Slaty cleavage is brought about in the softer rocks and fissility in the more rigid by similar compression.

A more advanced degree of metamorphism is characterized by the schistosity or foliation of the rocks, as is also true of contact metamorphism when such a rock as mica schist is formed. Schistosity or foliation is the arrangement of the component mineral particles of a rock into rudely parallel planes or undulating surfaces, in consequence of which the rock parts most readily along those planes or surfaces, and has a banded appearance. In the schistosity which is developed in the contact metamorphism of a sediment, the foliation appears to be determined by the stratification planes, but in regionally metamorphosed rocks this is generally not the case. Here the foliation, like cleavage and fissility, with which the former is connected by all grades of transition, as a rule, is independent of previous structures, and is determined by the direction of the compressing force. The intergradations between cleavage and fissility, on the one hand, and schistosity on the other, make it appear that all those structures are due to the same agency operating with different degrees of power under somewhat different circumstances.

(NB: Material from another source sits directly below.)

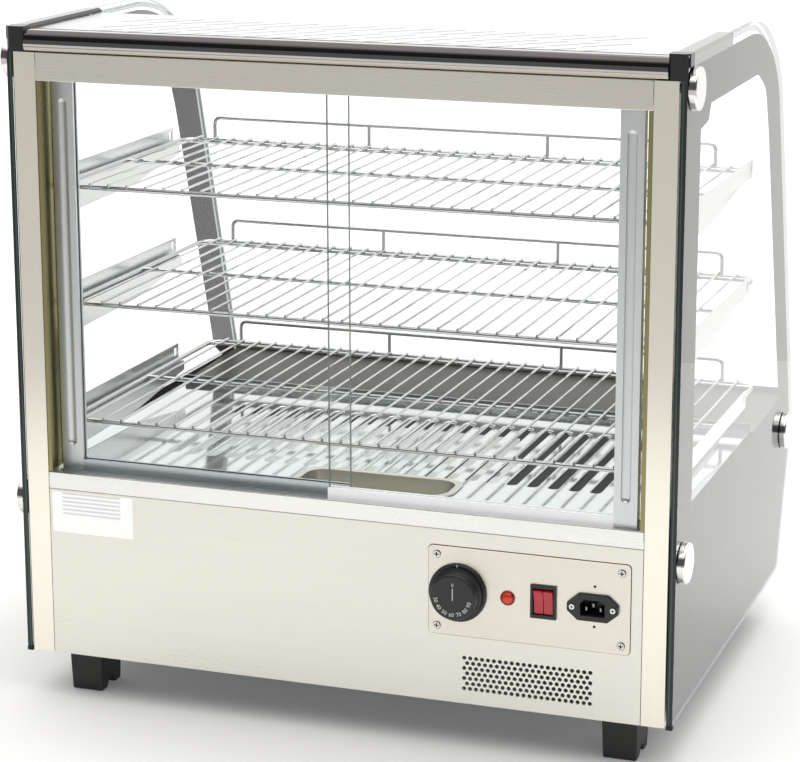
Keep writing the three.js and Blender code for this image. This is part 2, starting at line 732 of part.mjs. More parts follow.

The shearing and crushing of the rocks frequently change the component minerals into paramorphic forms, i.e. those which have the same chemical composition, but different crystal forms; for example, aragonite is thus converted into calcite and augite into hornblende. In the more complete stages of metamorphism an entire chemical reorganization is made, and new minerals are abundantly generated. Inasmuch as great areas of metamorphic rocks are almost invariably those which have been intensely and violently compressed, and moderately folded sedimentary rocks may sometimes be traced directly into intensely plicated metamorphic rocks, we are justified in concluding that the compression is the cause of the reconstruction, especially as the exceptions are more apparent than real. If this conclusion is well founded, it leads to the highly interesting and important generalization first clearly stated by President Van Hise, that the structures impressed on the stratified rocks after their first formation, folds, faults, thrusts, joints, cleavage, fissility, and foliation are all due to. lateral compression, acting with different degrees of intensity and at different depths, depth and overlying load being controlling factors of the first importance.

There is some difference of opinion as to the relative importance of contact and dynamic metamorphism, though it is not disputed that large areas may be metamorphosed by frequent and extensive igneous intrusions, nor that such intrusions may aid very materially in the transformations made by intense compression.